Real Gone (2004)

Real Gone (2004)

Real Gone follows the similarly overlong Mule Variations with another album of squelchy blues, caricatural dungeon-verse, and vaguely Latin-sounding arrangements. If this sounds like a retread, fair enough, but much of Real Gone finds Waits varying the formula just enough to avoid a rut. Real Gone also continues to illuminate guitarist Marc Ribot’s role as a valuable, even crucial, contributor ; his combinations of fractal, no-wave outbursts, fiery Cuban licks, and lubricated jazz runs remain as inventive as they are distinct. By now, Tom Waits albums have become more like collages than paintings, and these assemblages and appliqués can be dizzying. The highlights comprise some of Waits’ best work in years: the stentorian “Hoist That Rag,” is a masterpiece of whipcrack percussion and spidery guitars; the desolate and stone-cold “Sins Of My Father” gnaws at itself for over ten glorious minutes; and “How’s It Gonna End” is missing persons conjecture over the sounds of a demonic chain gang stepping into an inferno.

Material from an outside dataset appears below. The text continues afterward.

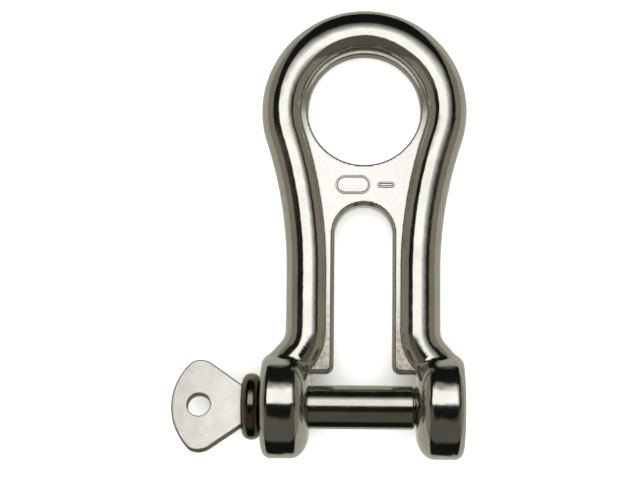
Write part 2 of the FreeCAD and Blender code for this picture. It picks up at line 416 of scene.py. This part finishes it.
def lathe_object(name, profile, thread_rows, segments):
    """A turned piece about the X axis: profile points (x, r), then threaded rows."""
    turns = np.linspace(0, 2 * np.pi, segments, endpoint=False)
    rows = [np.stack([np.full(segments, x), np.full(segments, r)]) for x, r in profile]
    rows += [np.stack([np.full(segments, x), thread_radius(x, turns)]) for x in thread_rows]
    rows = np.array(rows)
    points = np.stack([rows[:, 0], rows[:, 1] * np.cos(turns), rows[:, 1] * np.sin(turns)], 2)
    points = points.reshape(-1, 3)
    faces = []
    for row in range(len(rows) - 1):
        for step in range(segments):
            ahead = (step + 1) % segments
            base, above = row * segments, (row + 1) * segments
            faces.append((base + step, above + step, above + ahead, base + ahead))
    start = len(points)
    points = np.vstack([points, [profile[0][0], 0, 0], [thread_rows[-1], 0, 0]])
    last = (len(rows) - 1) * segments
    for step in range(segments):
        ahead = (step + 1) % segments
        faces.append((start, step, ahead))
        faces.append((start + 1, last + ahead, last + step))
    mesh = bpy.data.meshes.new(name)
    mesh.from_pydata((points * MM).tolist(), [], faces)
    mesh.shade_smooth()
    piece = bpy.data.objects.new(name, mesh)
    bpy.context.scene.collection.objects.link(piece)
    return piece


def pin_profile():
    """The pin's half section from the socket's floor, over the collar, to the thread."""
    rounding = COLLAR_ROUND
    outer_x, inner_x = COLLAR_OUTER_X, COLLAR_INNER_X
    crown = COLLAR_R - rounding
    profile = [(outer_x + SOCKET_DEPTH, 0.5), (outer_x + SOCKET_DEPTH, SOCKET_R)]
    profile += [(outer_x + 0.2, SOCKET_R), (outer_x, SOCKET_R + 0.2)]
    profile += arc_points((outer_x + rounding, crown), rounding, 180, 90, 16)
    profile += arc_points((inner_x - rounding, crown), rounding, 90, 0, 16)
    profile += [(inner_x, NECK_R - 0.5)]
    profile += arc_points((inner_x + 0.4, SHANK_R + 0.4), 0.4, 180, 270, 6)
    profile += [(x, SHANK_R) for x in np.linspace(inner_x + 1, THREAD_START_X - 0.1, 40)]
    return profile


# --------------------------------------------------------------- materials


def new_material(name):
    material = bpy.data.materials.new(name)
    material.use_nodes = True
    nodes = material.node_tree.nodes
    return material, nodes, material.node_tree.links, nodes["Principled BSDF"]


def value_of(links, socket, source):
    """Sets a socket from a number or from another socket."""
    if isinstance(source, (int, float)):
        socket.default_value = source
    else:
        links.new(source, socket)


def math_node(nodes, links, operation, first, second=0.0, clamp=False):
    node = nodes.new("ShaderNodeMath")
    node.operation = operation
    node.use_clamp = clamp
    value_of(links, node.inputs[0], first)
    value_of(links, node.inputs[1], second)
    return node.outputs[0]


def noise_node(nodes, links, coordinates, scale, detail=3.0, roughness=0.55):
    """Noise whose features are about 1/scale metres across."""
    node = nodes.new("ShaderNodeTexNoise")
    node.inputs["Scale"].default_value = scale
    node.inputs["Detail"].default_value = detail
    node.inputs["Roughness"].default_value = roughness
    links.new(coordinates, node.inputs["Vector"])
    return node.outputs["Fac"]


def spread(nodes, links, source, low, high, to_low, to_high):
    """Maps a value's range onto another range, clamped."""
    node = nodes.new("ShaderNodeMapRange")
    links.new(source, node.inputs["Value"])
    ends = {"From Min": low, "From Max": high, "To Min": to_low, "To Max": to_high}
    for name, number in ends.items():
        node.inputs[name].default_value = number
    return node.outputs["Result"]


def mix_value(nodes, links, share, first, second):
    """first where share is 0, second where it is 1."""
    node = nodes.new("ShaderNodeMix")
    node.data_type = "FLOAT"
    value_of(links, node.inputs[0], share)
    value_of(links, node.inputs[2], first)
    value_of(links, node.inputs[3], second)
    return node.outputs[0]


def mix_colour(nodes, links, share, first, second):
    node = nodes.new("ShaderNodeMix")
    node.data_type = "RGBA"
    value_of(links, node.inputs[0], share)
    for socket, source in ((node.inputs[6], first), (node.inputs[7], second)):
        if isinstance(source, tuple):
            socket.default_value = (*source, 1)
        else:
            links.new(source, socket)
    return node.outputs[2]


def attribute(nodes, name):
    node = nodes.new("ShaderNodeAttribute")
    node.attribute_name = name
    return node.outputs["Fac"]


def object_place(nodes):
    return nodes.new("ShaderNodeTexCoord").outputs["Object"]


def bump_chain(nodes, links, shader, layers):
    """Adds bump layers of (height, distance in metres, strength), one on the other."""
    normal = None
    for height, distance, strength in layers:
        bump = nodes.new("ShaderNodeBump")
        bump.inputs["Distance"].default_value = distance
        value_of(links, bump.inputs["Strength"], strength)
        links.new(height, bump.inputs["Height"])
        if normal is not None:
            links.new(normal, bump.inputs["Normal"])
        normal = bump.outputs["Normal"]
    links.new(normal, shader.inputs["Normal"])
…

Many other songs, however, are leaden and unnecessary: It is remarkable that it took Waits four decades to write a song called “Circus,” but by now these tired freakshow dispatches veer perilously close to self-parody; ditto the overreliance on the beatbox gimmick, which once sounded inventive and demonic but now, heard on a cluster of songs near the album’s back half, sound like time-marking. By the time a ‘hidden track’ and yet another beatbox appears, you’re exhausted, having forgotten what the first third of the album even sounded like. Like a CD-era hip-hop album bloated with skits and interludes, Real Gone is a great 40-minute album hidden inside a 72-minute long endurance test.